Vector calculus: The distribution of mass on a hemispherical shell

**Jnix** · May 18th 2011, 02:30 AM

Hi all,

This is my first post on MHF. I have been trying to improve my basic calculus skills, working through an (excellent) textbook called "div, grad, curl and all that" by H. M. Schey.

I have just finished reading the second chapter on surface integrals and the divergence and am working on the problems at the end of the chapter. Problem II-4 has me stumped.

It is as follows:

The distribution of mass on the hemispherical shell,
$z = (R^{2}-x^{2}-y^{2})^{1/2}$
is given by
$\sigma (x,y,z) = (\frac{\sigma_{0}}{R^{2}})(x^{2}+y^{2})$
where $\sigma_{0}$ is a constant. Find an expression in terms of $\sigma_{0}$ and R for the total mass of the shell.

I know the solution is $4 \pi R^{2}\frac{\sigma_{0}}{3}$ but am not sure how to get there.

I started off with a surface integral

$\iint_{S} \sigma (x,y,z) dS$

where S is the surface mentioned above.

Now I know to evaluate this, I need to recast the problem in terms of an integral over the projection of the surface on a plane, i.e. the xy-plane.
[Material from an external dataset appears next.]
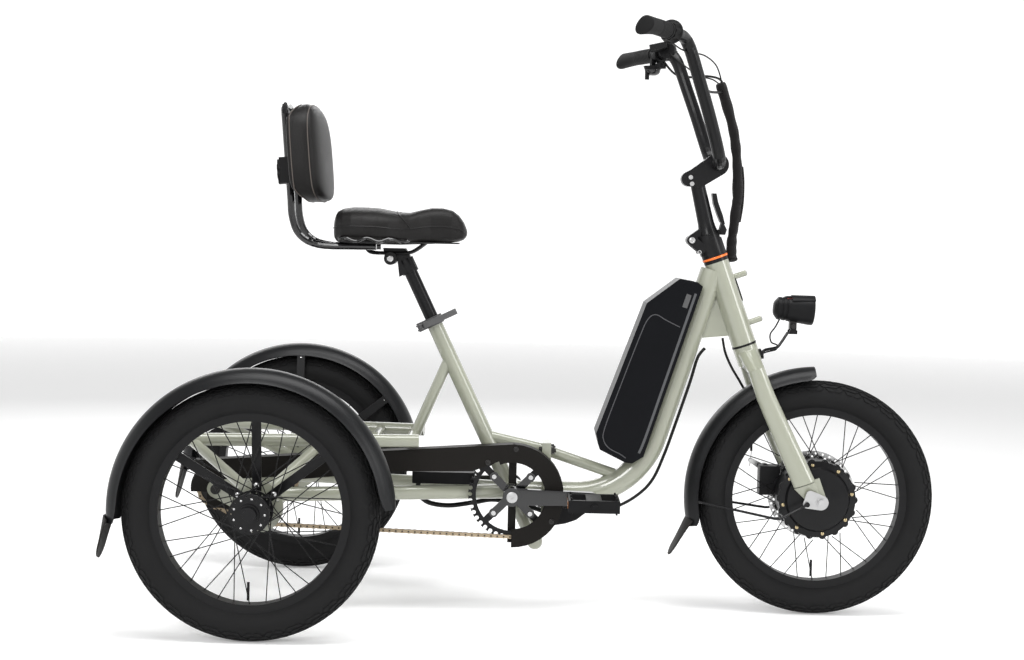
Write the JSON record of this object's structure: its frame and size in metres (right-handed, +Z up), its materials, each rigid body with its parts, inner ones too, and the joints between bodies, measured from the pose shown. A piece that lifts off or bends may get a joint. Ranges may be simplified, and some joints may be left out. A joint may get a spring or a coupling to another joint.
{
  "type": "electric adult tricycle",
  "caption": "Step-through adult tricycle with folding stem, chain drive to a rear axle, front hub motor, fenders and a backrest saddle.",
  "frame": {"origin": "on the floor, under the middle of the trike's bounding box", "axes": "+X forwards, +Y to the rider's left, +Z up"},
  "size_m": [1.6276, 0.834, 1.178],
  "materials": {
    "frame_paint": "gloss",
    "black_paint": "satin",
    "black_alloy": "satin",
    "steel": "satin",
    "dark_steel": "satin",
    "chain_steel": "satin",
    "plastic": "matte",
    "tyre": "matte",
    "rubber": "matte",
    "vinyl": "satin",
    "sleeve_fabric": "matte"
  },
  "bodies": {
    "frame": {"front_frame": "frame_paint", "rear_frame": "frame_paint", "rear_deck": "frame_paint", "frame_bolts": "steel", "headset": "black_alloy", "bearings": "steel", "seat_collar": "black_alloy", "chain_guard": "plastic", "drive_chains": "chain_steel", "rear_fenders": "plastic", "rear_fender_stays": "black_paint", "battery_rail": "black_alloy", "controller": "plastic", "frame_cables": "rubber"},
    "steering": {"fork": "frame_paint", "front_fender": "plastic", "front_fender_stays": "black_paint", "front_axle": "steel", "brake_caliper": "black_alloy", "headlight_bracket": "black_paint", "stem_base": "black_alloy", "fork_cables": "rubber"},
    "stem": {"stem_post": "black_alloy", "handlebar": "black_alloy", "grips": "rubber", "display": "plastic", "controls": "plastic", "cable_sleeve": "sleeve_fabric"},
    "front_wheel": {"tyre_front": "tyre", "rim_front": "black_alloy", "motor_hub": "black_alloy", "brake_rotor": "steel"},
    "rear_wheel_left": {"tyre_rear_left": "tyre", "rim_rear_left": "black_alloy", "hub_rear_left": "black_alloy"},
    "rear_wheel_right": {"tyre_rear_right": "tyre", "rim_rear_right": "black_alloy", "hub_rear_right": "black_alloy"},
    "crank": {"chainring": "dark_steel", "cranks": "black_paint"},
    "pedal_left": {"pedal_left": "plastic"},
    "pedal_right": {"pedal_right": "plastic"},
    "jackshaft": {"jackshaft": "black_alloy"},
    "jackshaft_sprocket": {"jackshaft_sprocket": "dark_steel"},
    "idler": {"idler": "plastic"},
    "throttle": {"throttle": "rubber"},
    "brake_lever": {"brake_lever": "black_alloy"},
    "caliper_arm": {"caliper_arm": "steel"},
    "stem_latch": {"stem_latch": "black_alloy"},
    "seat": {"saddle": "vinyl", "saddle_rails": "black_paint", "seatpost": "black_alloy", "backrest_tube": "black_paint"},
    "backrest": {"backrest_pad": "vinyl", "backrest_clamp": "plastic"},
    "backrest_knob": {"backrest_knob": "plastic"},
    "seat_lever": {"seat_lever": "black_alloy"},
    "headlight": {"headlight": "plastic"},
    "battery": {"battery": "plastic"},
    "display_button": {"display_button": "steel"}
  },
  "joints": [
    {"name": "steering", "type": "hinge", "parent": "frame", "child": "steering", "pos_m": [0.421, 0, 0.5515], "axis": [-0.3437, 0, 0.9391], "range_deg": [-50, 50]},
    {"name": "stem_fold", "type": "hinge", "parent": "steering", "child": "stem", "pos_m": [0.3075, 0, 0.76], "axis": [0, -1, 0], "range_deg": [0, 75]},
    {"name": "stem_latch_turn", "type": "hinge", "parent": "stem", "child": "stem_latch", "pos_m": [0.3695, 0, 0.779], "axis": [0, 1, 0], "range_deg": [0, 80]},
    {"name": "front_wheel_spin", "type": "hinge", "parent": "steering", "child": "front_wheel", "pos_m": [0.5755, 0, 0.24], "axis": [0, 1, 0], "continuous": true},
    {"name": "rear_wheel_left_spin", "type": "hinge", "parent": "frame", "child": "rear_wheel_left", "pos_m": [-0.5245, 0.375, 0.24], "axis": [0, 1, 0], "continuous": true},
    {"name": "rear_wheel_right_spin", "type": "hinge", "parent": "frame", "child": "rear_wheel_right", "pos_m": [-0.5245, -0.375, 0.24], "axis": [0, 1, 0], "continuous": true, "deforming": ["drive_chains"]},
    {"name": "crank_spin", "type": "hinge", "parent": "frame", "child": "crank", "pos_m": [-0.0445, 0, 0.24], "axis": [0, 1, 0], "continuous": true, "deforming": ["drive_chains"]},
    {"name": "pedal_left_spin", "type": "hinge", "parent": "crank", "child": "pedal_left", "pos_m": [-0.2045, 0.16, 0.24], "axis": [0, 1, 0], "continuous": true},
    {"name": "pedal_right_spin", "type": "hinge", "parent": "crank", "child": "pedal_right", "pos_m": [0.1155, -0.16, 0.24], "axis": [0, 1, 0], "continuous": true},
    {"name": "jackshaft_spin", "type": "hinge", "parent": "frame", "child": "jackshaft", "pos_m": [-0.6365, 0, 0.242], "axis": [0, 1, 0], "continuous": true},
    {"name": "jackshaft_sprocket_spin", "type": "hinge", "parent": "frame", "child": "jackshaft_sprocket", "pos_m": [-0.6365, -0.065, 0.242], "axis": [0, 1, 0], "continuous": true},
    {"name": "idler_spin", "type": "hinge", "parent": "frame", "child": "idler", "pos_m": [-0.5525, -0.072, 0.19], "axis": [0, 1, 0], "continuous": true},
    {"name": "throttle_twist", "type": "hinge", "parent": "stem", "child": "throttle", "pos_m": [0.23456, -0.23294, 1.155], "axis": [-0.4116, -0.9114, 0], "range_deg": [0, 60], "stiffness_Nm_per_rad": 0.2},
    {"name": "brake_lever_pull", "type": "hinge", "parent": "stem", "child": "brake_lever", "pos_m": [0.27842, 0.21599, 1.1535], "axis": [0, 0, 1], "range_deg": [0, 12], "stiffness_Nm_per_rad": 4},
    {"name": "caliper_arm_turn", "type": "hinge", "parent": "steering", "child": "caliper_arm", "pos_m": [0.4815, 0.075, 0.286], "axis": [0, 1, 0], "range_deg": [0, 14]},
    {"name": "seat_lever_turn", "type": "hinge", "parent": "frame", "child": "seat_lever", "pos_m": [-0.23821, -0.028, 0.57094], "axis": [0.4368, 0, -0.8996], "range_deg": [0, 150]},
    {"name": "seatpost_slide", "type": "slide", "parent": "frame", "child": "seat", "axis": [-0.4368, 0, 0.8996], "range_m": [-0.02, 0.08]},
    {"name": "backrest_slide", "type": "slide", "parent": "seat", "child": "backrest", "axis": [-0.0854, 0, 0.9963], "range_m": [-0.02, 0.05]},
    {"name": "backrest_knob_turn", "type": "hinge", "parent": "backrest", "child": "backrest_knob", "pos_m": [-0.5065, 0, 0.882], "axis": [0.9963, 0, 0.0854], "continuous": true},
    {"name": "headlight_tilt", "type": "hinge", "parent": "steering", "child": "headlight", "pos_m": [0.5195, 0, 0.59], "axis": [0, 1, 0], "range_deg": [-15, 15]},
    {"name": "battery_slide", "type": "slide", "parent": "frame", "child": "battery", "axis": [0.304, 0, 0.9527], "range_m": [0, 0.02]},
    {"name": "display_button_press", "type": "slide", "parent": "stem", "child": "display_button", "axis": [0.2059, -0.0289, -0.9781], "range_m": [0, 0.0015], "stiffness_N_per_m": 800}
  ],
  "couplings": [
    {"joint": "jackshaft_sprocket_spin", "follows": "crank_spin", "ratio": 2.1},
    {"joint": "idler_spin", "follows": "crank_spin", "ratio": 4.2},
    {"joint": "jackshaft_spin", "follows": "rear_wheel_right_spin", "ratio": 1},
    {"joint": "caliper_arm_turn", "follows": "brake_lever_pull", "ratio": 1.1}
  ]
}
This projected surface (a circle) will be called Q.

I think the first step towards achieving this is the following:

$\iint_{Q} \sigma [x,y,z(x,y)] \left( 1 + \frac{\partial z(x,y)}{\partial x} + \frac{\partial z(x,y)}{\partial y} \right)^{1/2} dQ$

This is where I am stumped. For a start, $\sigma$ doesn't actually seem to be a function of z -- it only depends on x and y. I'm also not sure what role (if any) R plays in this. I assume this is the radius of the hemisphere, but am not sure.

I'd be really grateful if someone could point me in the right direction with what to do next here.

Many thanks!

**Mondreus** · May 18th 2011, 03:26 AM

Your work looks good so far.

Originally Posted by Jnix

This is where I am stumped. For a start, $\sigma$ doesn't actually seem to be a function of z -- it only depends on x and y. I'm also not sure what role (if any) R plays in this. I assume this is the radius of the hemisphere, but am not sure.!
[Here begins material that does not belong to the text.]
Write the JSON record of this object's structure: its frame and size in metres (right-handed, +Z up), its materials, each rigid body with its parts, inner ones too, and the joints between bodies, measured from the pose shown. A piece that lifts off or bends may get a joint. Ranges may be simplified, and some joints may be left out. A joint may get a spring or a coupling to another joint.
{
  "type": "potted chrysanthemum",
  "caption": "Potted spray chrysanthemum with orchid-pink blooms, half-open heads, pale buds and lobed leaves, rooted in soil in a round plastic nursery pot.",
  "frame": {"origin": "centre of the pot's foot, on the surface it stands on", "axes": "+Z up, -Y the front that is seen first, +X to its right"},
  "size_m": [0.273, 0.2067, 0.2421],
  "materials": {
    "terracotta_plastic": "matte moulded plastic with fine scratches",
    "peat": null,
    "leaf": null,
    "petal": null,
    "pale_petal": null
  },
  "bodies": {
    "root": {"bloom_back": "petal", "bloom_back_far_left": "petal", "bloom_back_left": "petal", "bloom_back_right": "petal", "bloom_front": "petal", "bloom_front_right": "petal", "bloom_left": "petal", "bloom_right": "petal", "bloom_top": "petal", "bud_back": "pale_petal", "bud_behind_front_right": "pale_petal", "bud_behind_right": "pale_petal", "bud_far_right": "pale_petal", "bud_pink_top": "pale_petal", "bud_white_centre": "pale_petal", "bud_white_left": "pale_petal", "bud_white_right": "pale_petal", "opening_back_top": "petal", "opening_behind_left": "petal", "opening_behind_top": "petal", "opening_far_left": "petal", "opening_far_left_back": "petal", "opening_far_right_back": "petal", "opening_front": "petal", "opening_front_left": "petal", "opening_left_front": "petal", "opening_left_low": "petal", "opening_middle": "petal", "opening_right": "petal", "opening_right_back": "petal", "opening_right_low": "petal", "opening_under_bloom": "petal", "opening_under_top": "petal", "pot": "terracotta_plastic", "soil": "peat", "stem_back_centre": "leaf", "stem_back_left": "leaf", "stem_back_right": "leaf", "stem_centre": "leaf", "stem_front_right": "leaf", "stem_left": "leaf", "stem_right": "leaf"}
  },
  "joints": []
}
$\sigma$ is a function of x, y and z, but it does not need to depend on z in the same way that $f(x)=1$ does not depend on x.

R is a constant tells us what the radius of the hemisphere is for each $0 \leq z \leq R$

If you continue the same way and switch to polar coordinates with $0 \leq r \leq R$ and $0 \leq \varphi \leq 2\pi$ you should end up with the right answer (it came out right when I did it).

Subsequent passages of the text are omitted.